Embedded data collected during game play revealed students played an average of 4 h and 51 min on all games, though duration ranged from 42 min to almost 14 h, including time students spent playing games at home. Total time spent in games by students in both groups was similar (Group A: 4 h, 53 min; Group B: 4 h, 49 min). Of the students who played games outside of class, on average, 34 % of that time was spent at home (114 of 218 min). The data also revealed a surprising range of game play lengths: students self-reported playing the game for as few as 23 min, and as long as 29 h, 43 min. This data provided quantitative evidence that confirmed  data collected using observations, interviews and surveys of students which showed that students enjoyed the games. The embedded data quantified student enjoyment by showing students voluntarily played the game in their spare time, when not asked to by teachers.

Initial analysis indicates a modest correlation with highest level achieved in some games and test scores on the MMLIII, with little or no correlation to total time spent on game. This speaks to the type of data that should be collected in future research to determine whether or not level achievement or total time spent playing leads to student learning as measured on an assessment.

Use of the embedded data included complications on identifying which child is playing, particularly in situations where students partnered on a single computer. The use of embedded data highlighted the value of classroom observations during the study. As stated earlier, researchers were confused as to why some students had not logged into the system, particularly in one class where about one-third of the students who completed the pre and post test measures had no game play data recorded. In reviewing observation notes, researchers realized that students shared computers every time they played the games, thus capturing name and log in information for only one student in each pair. A required, single login for all games, while not feasible for this project, would greatly strengthen validity of data in tying performance to a specific subject and capturing gameplay from every session.

5 Recommendations

Although the Math Snacks team had a defined research protocol, it was necessary to adapt the research plan based on circumstances and opportunities for new data collection methods. After analyzing the changes throughout the project, the team would make the following recommendations for extensive multi-year research and development projects.

5.1 Use Multiple Approaches

While the team originally planned to use both formative and summative methods, the scale of each grew considerably, and the results of these expanded methods helped to provide a complete picture of the data. Beyond simply blending formative and summative assessment design, research in this study was strengthened by using multiple approaches to assess the same intervention: observations can reinforce quantitative data, self-report surveys can validate embedded gameplay data, and tests can confirm focus group recommendations. Throughout this study, researchers utilized multiple approaches, and analyzed data from multiple sources to identify trends, unanticipated outcomes, and findings.

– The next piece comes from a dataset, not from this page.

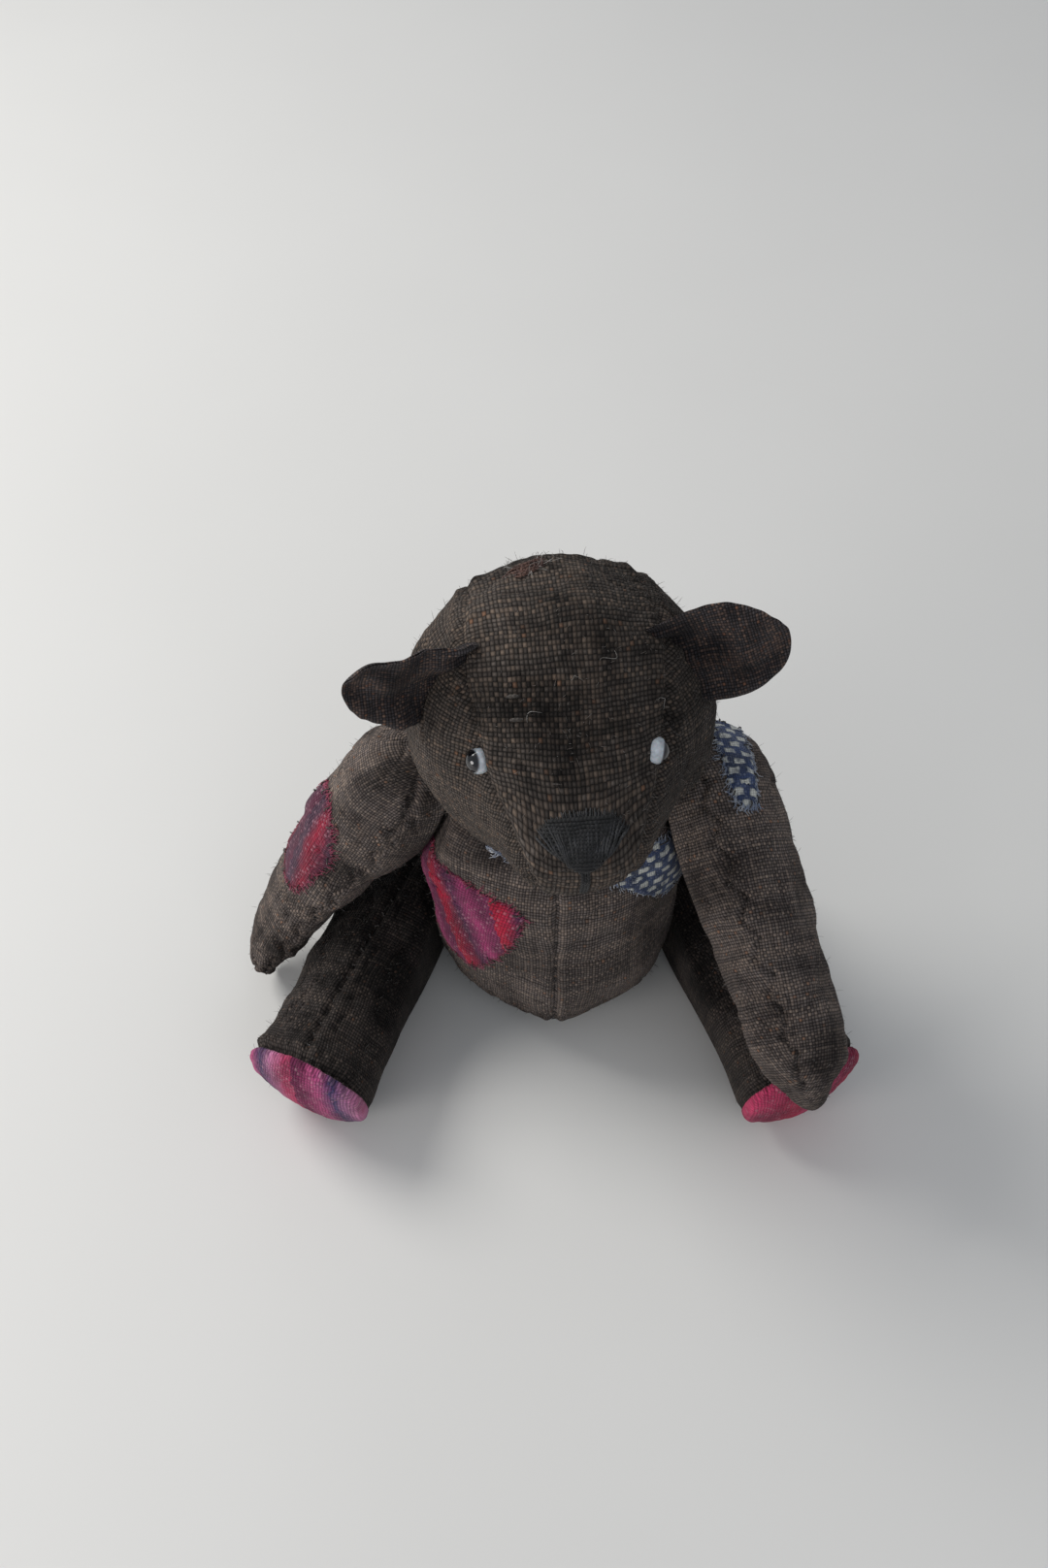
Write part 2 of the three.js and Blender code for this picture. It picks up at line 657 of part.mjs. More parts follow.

5.2 Secure Subjects and Conduct Research Frequently

Perhaps the most significant change was the increased number of  observations, surveys, panels, and other measures used. Conducting formative research was facilitated because the team was able to gain access to teachers and students through Learning Games Lab activities, Math Snacks camps, and the classrooms of Teacher Advisors. The relationship with partner school districts was fostered over time and was crucial throughout development and testing. Throughout development, when researchers questioned a strategy, potential impact, or possible use of the tools, they were able to test with students and teachers in informal settings and in classrooms. As developers questioned specific design issues, they were always able to “take it to the students”. When you enable access to subjects, formative research is easier, requires less planning, and can be much more responsive to identified needs. All subjects were consented upon recruitment so that any findings could be included in publications.

5.3 Encourage Iterative Development

A significant benefit of frequent formative assessment is the impact it has on iterative development. When testing is frequent, developers can test small parts at a time, making changes and then test again. The Learning Games Lab uses this formative testing extensively in developing the games, but the Math Snacks team embraced this in the development of additional learning tools and in creating the teacher support materials. Teachers were given the ability to iteratively develop companion activities and learning tools in Math Snacks camps. They also created their own best lesson plan for using the games, then tested them with their students. The game developers used feedback from the teacher observations to modify specific aspects of the game that would not have been noticed without class observations of the teacher practices. The researchers and developers also observed how teachers made modifications to using the game and to additional post-game playing activities. In some cases, observers were able to watch the teachers teach the game for more than one day and were able to notice what changes they made from one day to the next in supervising and facilitating game play, game play discussions, and instructional activities that occurred after the game.

This kind of iteration in design is not new in the design or research fields, but it was a hallmark of progress in the research agenda of this project, and one that was not previously anticipated. In upcoming Math Snacks development, the team has planned for similar iterative development opportunities for all products.

5.4 Challenges

It is tempting (and often a requirement of funded programs) that evaluation tools be established at the beginning of projects. While this gives developers a clear idea of the outcomes of the educational games, it limits the iteration that formative testing can bring the tools. Given the success of the research on this project, and in addition to the limitations of each individual method outlined above, this comprehensive research methodology offered challenges as well.

This team enjoyed a surprisingly low turnover rate: the principle investigators, lead researchers, and project managers stayed actively involved with the project for the duration. With this consistent team, it was easier to maintain institutional knowledge of the project, as all members shared the learning curve of what was learned at each stage. Because of the overwhelming amount of data generated by the methods, the team had to streamline documentation for formative work, capturing important takeaways that could be immediately used. This constrained the full analysis often required for publication of formative findings: in short—much of the data collected has not been shared with a larger audience. The team has extensive amounts of survey data, self-report data, embedded data, and observation data that has not yet been analyzed in full.

For other researchers designing an evaluation plan for game based transformations, it may not be realistic to plan for the same 5-year cycle of development and testing which this team enjoyed. However, the same strategies can be effectively used in smaller programs. Game evaluation is strengthened by using multiple measures and assessment approaches, by testing frequently, and by planning for iterative development of research methods.